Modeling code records
----

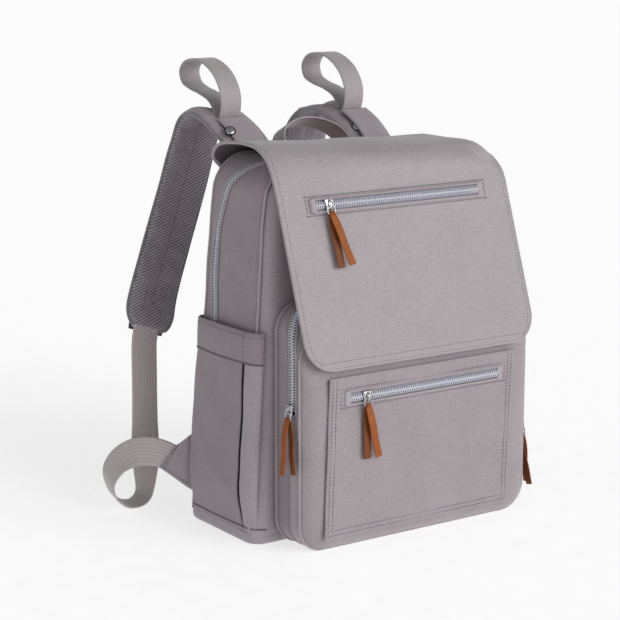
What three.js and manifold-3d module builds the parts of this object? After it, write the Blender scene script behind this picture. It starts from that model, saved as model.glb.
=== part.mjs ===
// Diaper backpack: a soft rucksack with a zipped main compartment, a fold-over flap, a zipped
// front pocket, two side pockets, padded shoulder straps and stroller loops.
// Millimetres, +Z up, front towards -Y, origin in the middle of the underside.

import * as THREE from 'three';
import { mergeVertices } from 'three/addons/utils/BufferGeometryUtils.js';
import Module from 'manifold-3d';

const wasm = await Module();
wasm.setup();

// ---- driving dimensions --------------------------------------------------------------------

const GAP = 0.4;                 // clearance between sewn neighbours
const FABRIC = 3;                // padded wall
const TAPE = 1.4;                // zip tape with its teeth

const BODY_HEIGHT = 375;
const BODY_HALF_LOW = 165;       // half width at the base
const BODY_HALF_HIGH = 142;      // half width at the top
const BODY_FRONT = -50;
const BODY_BACK_LOW = 76;
const BODY_BACK_HIGH = 58;
const BASE_HEIGHT = 12;
const FOLD_HEIGHT = 256;         // the opened front folds here, just above the front pocket
const ZIP_START = 206;           // lower ends of the main zip
const FRONT_SEAM = -40;
const BACK_SEAM_INSET = 12;

const POCKET_FRONT = -106;
const POCKET_HALF = 140;
const POCKET_TOP = 241;
const POCKET_WALL = 2.5;
const POCKET_ZIP_Y = -85;
const POCKET_FOLD_LEFT = 138;    // lower ends of the front pocket's zip: the right one is lower
const POCKET_FOLD_RIGHT = 78;

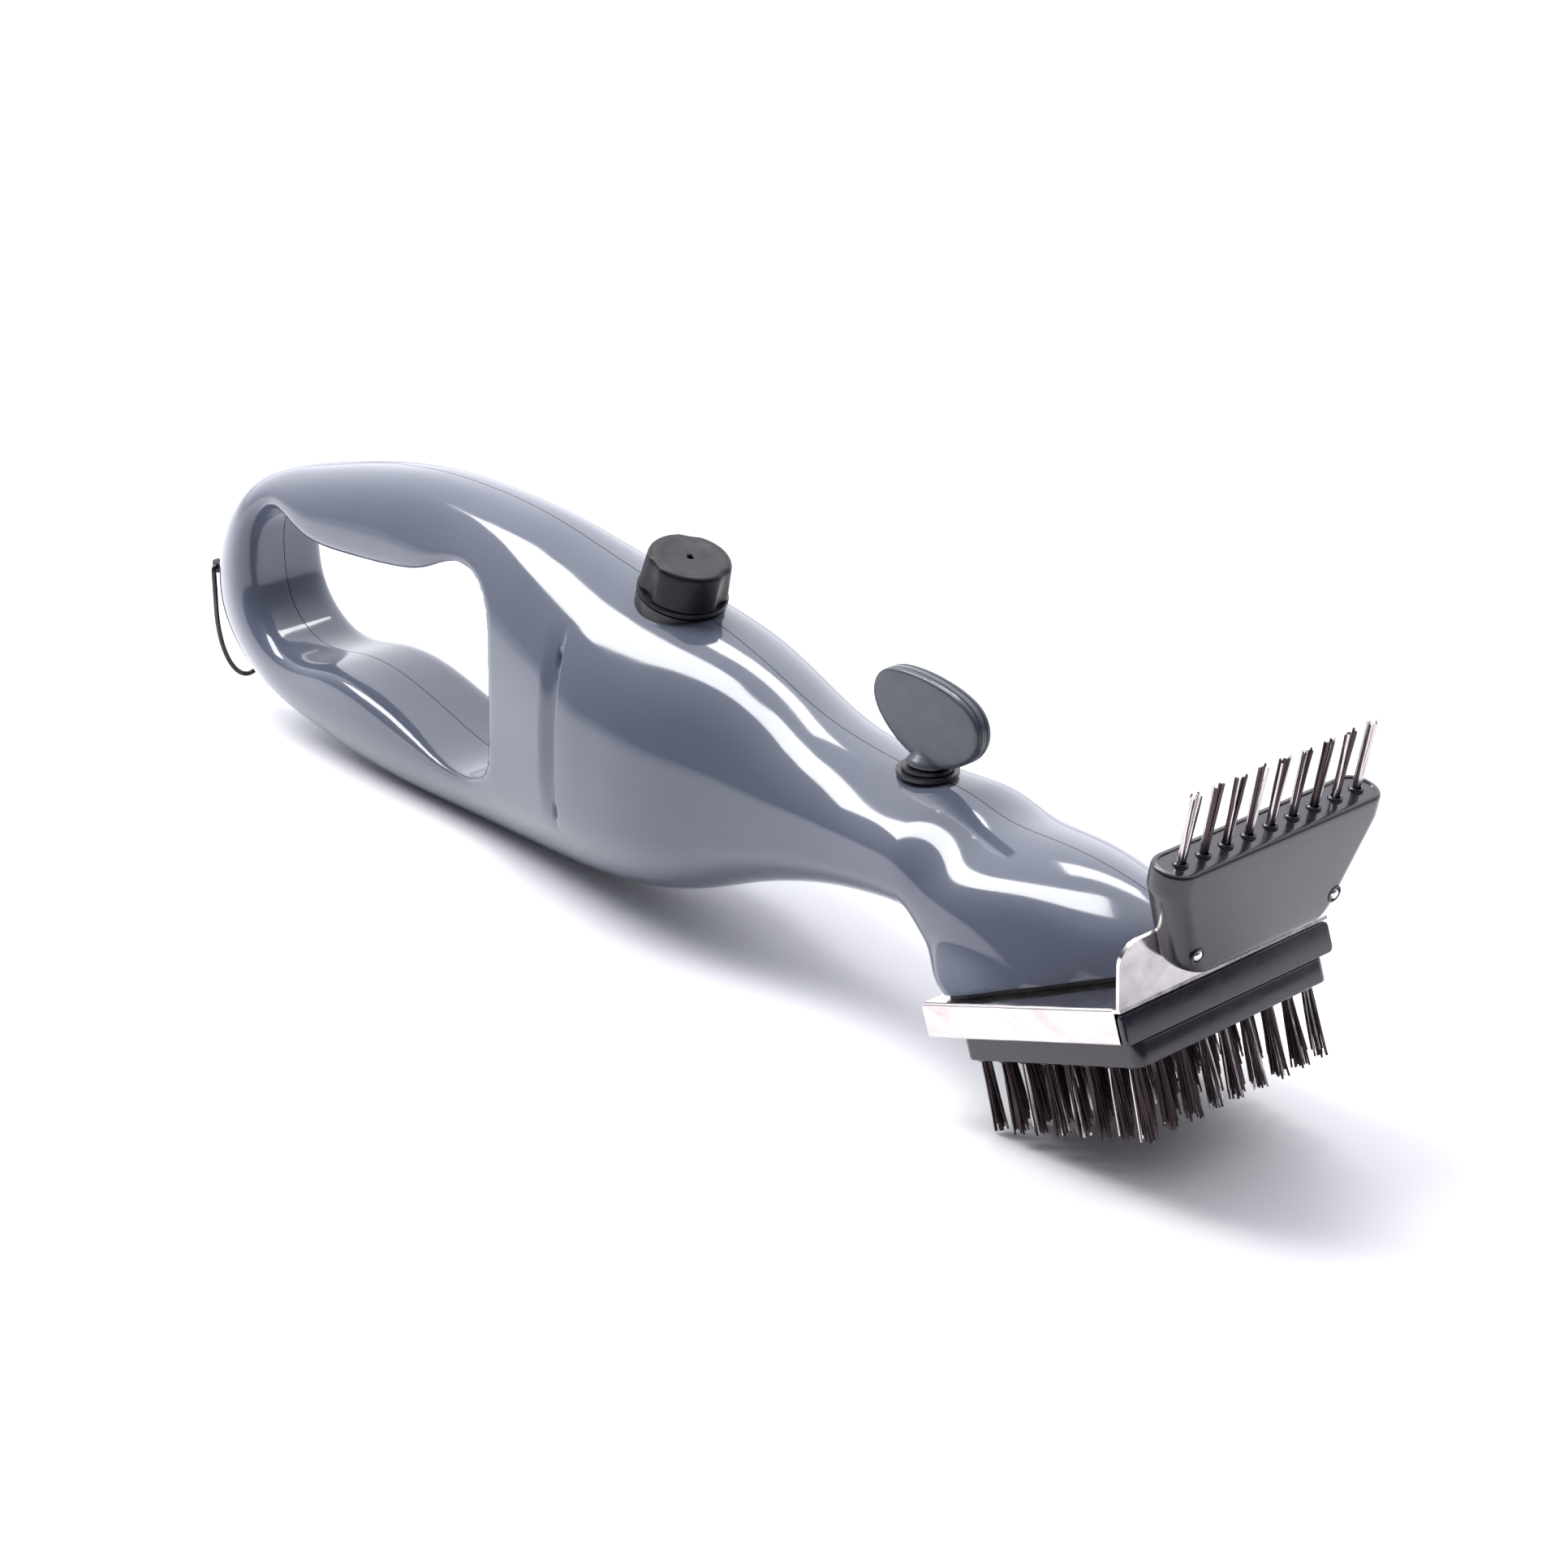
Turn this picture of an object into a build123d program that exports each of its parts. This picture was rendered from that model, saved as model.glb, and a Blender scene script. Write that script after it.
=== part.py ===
"""Grill cleaning brush with a water tank in its handle.

The handle is two glossy moulded halves joined along the middle. It holds water, which runs
through a hand valve in the neck on to a hot steel plate. A wide brush slides in under the plate
and a narrow brush sits on the plate's upturned front tab.

Millimetres. +X runs from the hanging loop to the head, +Z is up and the brush rests on z = 0,
on the lower grip and the rear bristles. The origin is under the middle of the bounding box.
"""
from build123d import *
from math import cos, radians, sin
import os

os.makedirs("parts", exist_ok=True)

# ---------------------------------------------------------------- driving dimensions
WALL = 2.6                     # moulded wall of the handle
HOLE_WALL = 4.0                # wall round the grip hole, thicker for its rounded rim
TANK_REAR_X = -194.6           # behind here the handle is solid

# Handle stations: x, underside z, top z, half width, squareness of the section
STATIONS = (
    (-211.6, 32.0, 51.0, 4.5, 2.0),
    (-208.6, 24.5, 58.5, 8.3, 2.1),
    (-202.1, 18.5, 67.0, 12.5, 2.2),
    (-189.1, 12.0, 78.0, 16.5, 2.5),
    (-160.6, 5.0, 89.0, 19.0, 2.7),
    (-128.6, 0.9, 96.8, 20.0, 2.7),
    (-102.6, 0.0, 100.7, 21.0, 2.6),
    (-78.6, 0.2, 101.5, 23.0, 2.4),
    (-54.6, 0.8, 100.0, 26.5, 2.25),
    (-26.6, 2.4, 95.0, 31.0, 2.15),
    (0.4, 6.2, 90.0, 33.5, 2.1),
    (19.4, 12.0, 86.0, 32.0, 2.1),
    (36.4, 19.3, 80.6, 28.0, 2.1),
    (54.4, 26.0, 74.0, 24.5, 2.1),
    (71.4, 30.8, 70.3, 23.0, 2.1),
    (88.9, 34.3, 68.6, 23.3, 2.1),
)

# Past the neck the sections fan out about a line across the handle, down to the plate
FAN_X = 106.5
FAN_Z = 22.6
# Fan stations: angle above +X, nearest and farthest reach, half width, share of the foot's shape
FAN_STATIONS = (
    (90.0, 13.4, 45.8, 24.8, 0.0),
    (65.0, 12.6, 46.6, 27.0, 0.15),
    (45.0, 15.1, 59.5, 30.0, 0.4),
    (30.0, 19.7, 76.5, 33.0, 0.75),
    (24.0, 23.0, 83.8, 34.2, 0.9),
    (19.1, 27.0, 87.0, 35.0, 1.0),
)
# Directions round a section from its top or front, and how far the foot reaches in each
SECTION_ANGLES = (0, 20, 45, 70, 95, 115, 131, 142, 160, 180)
FOOT_REACH = (1.0, 0.873, 0.735, 0.676, 0.765, 0.975, 1.305, 1.27, 1.065, 1.0)

# Grip hole outline in x, z, clockwise seen from the right-hand side
GRIP_HOLE = (
    (-184.6, 55), (-181.6, 68), (-172.6, 74), (-154.6, 71.5), (-128.6, 71.5), (-104.6, 74.5),
    (-89.6, 79), (-77.6, 84), (-66.6, 84), (-57.6, 77.5), (-52.6, 62), (-52.6, 44), (-58.1, 28.5),
    (-67.6, 22), (-80.6, 19.8), (-100.6, 24.3), (-116.6, 29), (-131.6, 32), (-144.6, 32),
    (-156.6, 30), (-169.6, 30.5), (-180.6, 38),
)
GRIP_EDGE_RADIUS = 5.0
HALF_SPAN = 60.0               # cuts and prisms reach this far either side of the middle plane

PLATE_TILT = 19.1              # front of the head rises while the brush rests
HEAD = Plane(
    origin=(193.1, 0, 51.2),
    x_dir=(cos(radians(PLATE_TILT)), 0, sin(radians(PLATE_TILT))),
    z_dir=(-sin(radians(PLATE_TILT)), 0, cos(radians(PLATE_TILT))),
)                              # middle of the steel plate's top front edge

PLATE_LENGTH = 65.7
PLATE_WIDTH = 74.8
SHEET = 1.0
FLANGE_DEPTH = 9.0
LIP = 3.8
TAB_LEAN = 30.0                # tab and small brush lean forward from the plate's normal
TAB_OFFSET = 1.7               # tab plane ahead of the plate's front edge
TAB_HEIGHT = 19.5
TAB_HALF_TOP = 42.5
FOOT_CLOSURE = 3.0             # thickness of the cover that shuts the tank above the plate

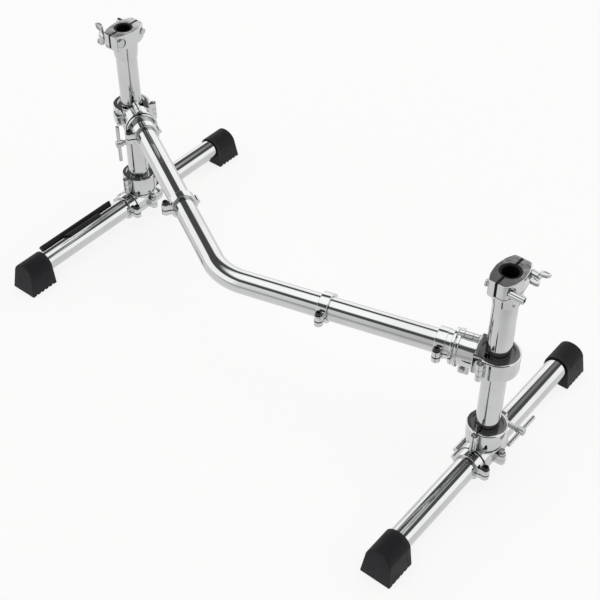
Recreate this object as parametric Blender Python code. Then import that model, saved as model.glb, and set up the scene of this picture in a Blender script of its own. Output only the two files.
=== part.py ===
"""Low two-post drum rack: bent crossbar, two posts, two floor legs and their clamps.

Metres, +Z up. The floor is Z = 0 and the origin is the middle of the footprint.
Each clamp, collar and foot is built once in its own frame and placed by empties.
"""

import math

import bmesh
import bpy
from mathutils import Matrix

MM = 0.001

# Tubing and fits
TUBE_RADIUS = 19.05 * MM
TUBE_WALL = 2.0 * MM
BORE_RADIUS = 19.4 * MM
GAP = 0.3 * MM
SPLIT = 1.2 * MM

# Working values: how far a cut runs past a face, how far joined shapes reach into each other,
# and the reach of a cut that takes away a whole side
OVER = 1.0 * MM
BITE = 4.0 * MM
FAR = 60.0 * MM
ABOVE = 500.0 * MM
ROUND_SIDES = 28
SMALL_SIDES = 12
SMALL_RADIUS = 10.0 * MM
WELD = 0.01 * MM

# Layout: the right post carries the long straight of the crossbar, which runs along -X
RIGHT_POST_X = 405.87 * MM
RIGHT_POST_Y = -157.26 * MM
BAR_HEIGHT = 234.0 * MM
BAR_RIGHT_ARM = 450.0 * MM
BAR_LEFT_ARM = 493.6 * MM
BAR_BEND = math.radians(44.25)
BAR_BEND_RADIUS = 95.0 * MM
BAR_BEND_STEPS = 8
BAR_END = 31.0 * MM
LEG_HEIGHT = 34.0 * MM
LEG_TURN = math.radians(74.7)
LEG_TUBE_LENGTH = 538.0 * MM
LEG_SHIFT = {"right": -3.0 * MM, "left": -28.0 * MM}
POST_BOTTOM = 55.0 * MM
POST_TOP = 368.0 * MM

# Rubber feet
FOOT_LENGTH = 56.0 * MM
FOOT_TOP_LENGTH = 48.0 * MM
FOOT_DEPTH = 43.0 * MM
FOOT_HALF_WIDTH = 26.8 * MM
FOOT_ARCH_RADIUS = 22.8 * MM
FOOT_ARCH_STEPS = 12
FOOT_GROOVES = 5
FOOT_GROOVE_DEPTH = 2.5 * MM

# Hinges and screws of the clamps
KNUCKLE_RADIUS = 5.5 * MM
PIN_RADIUS = 2.2 * MM
SCREW_RADIUS = 4.0 * MM
SCREW_PLAY = 0.6 * MM
SCREW_SPOT_RADIUS = 9.0 * MM
EAR_THICK = 10.0 * MM

# Leg clamp: a ring round the post, hinged at one end and closed by a screw through two ears
COLUMN_RADIUS = 27.0 * MM
COLUMN_LOW = 42.0 * MM
RING_RADIUS = 32.0 * MM
RING_LOW = 64.0 * MM
RING_HIGH = 94.5 * MM
RING_RECESS_RADIUS = 27.0 * MM
RECESS_DEPTH = 5.0 * MM
HINGE_REACH = 36.0 * MM
EAR_REACH = 46.0 * MM
EAR_HIGH = 84.0 * MM
SCREW_REACH = 35.0 * MM
SCREW_HEIGHT = 73.0 * MM

# Leg clamp: a sleeve on the leg, hinged on one side and bolted on the other
SLEEVE_RADIUS = 26.0 * MM
SLEEVE_HALF = 33.0 * MM
SLEEVE_HINGE = 30.0 * MM
GRIP_KNUCKLE_HALF = 12.0 * MM
GRIP_WEB = 4.5 * MM
GRIP_EAR_ROOT = 20.0 * MM
GRIP_EAR_HALF = 7.0 * MM
GRIP_EAR_RISE = 9.0 * MM
GRIP_EAR_DROP = 10.0 * MM
GRIP_BOLT_REACH = 33.0 * MM
GRIP_BOLT_DROP = 13.0 * MM
GRIP_BOLT_RADIUS = 3.0 * MM
GRIP_HOLE_RADIUS = 3.4 * MM
GRIP_JAW_HOLE_RADIUS = 4.2 * MM

# Crossbar clamp, measured from its post along the crossbar: the ring round the post
STRAP_RADIUS = 34.0 * MM
STRAP_HALF = 17.0 * MM
STRAP_EDGE = 16.0 * MM
STRAP_RECESS_RADIUS = 28.0 * MM
STRAP_HINGE = (16.0 * MM, 36.0 * MM)
STRAP_WEB_ROOT = 26.0 * MM
STRAP_BOLT_REACH = 33.5 * MM
STRAP_BOLT_RADIUS = 2.2 * MM
STRAP_BOLT_SEAT = 28.0 * MM
STRAP_BOLT_TIP = 6.0 * MM
STRAP_EAR_START = 4.0 * MM
STRAP_EAR_REACH = 37.5 * MM
STRAP_EAR_ROOT = 20.0 * MM
STRAP_EAR_HALF = 9.0 * MM
BLOCK_START = 10.0 * MM
BLOCK_END = 31.5 * MM
BLOCK_HALF_WIDTH = 27.0 * MM
BLOCK_HALF_HEIGHT = 16.8 * MM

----

Goal of the exercise.
Write the lines again exactly, beginning at the line that has "Recreate this object" and stopping after the line that has "and their clamps."; include no other lines.

Complete response.
Recreate this object as parametric Blender Python code. Then import that model, saved as model.glb, and set up the scene of this picture in a Blender script of its own. Output only the two files.
=== part.py ===
"""Low two-post drum rack: bent crossbar, two posts, two floor legs and their clamps.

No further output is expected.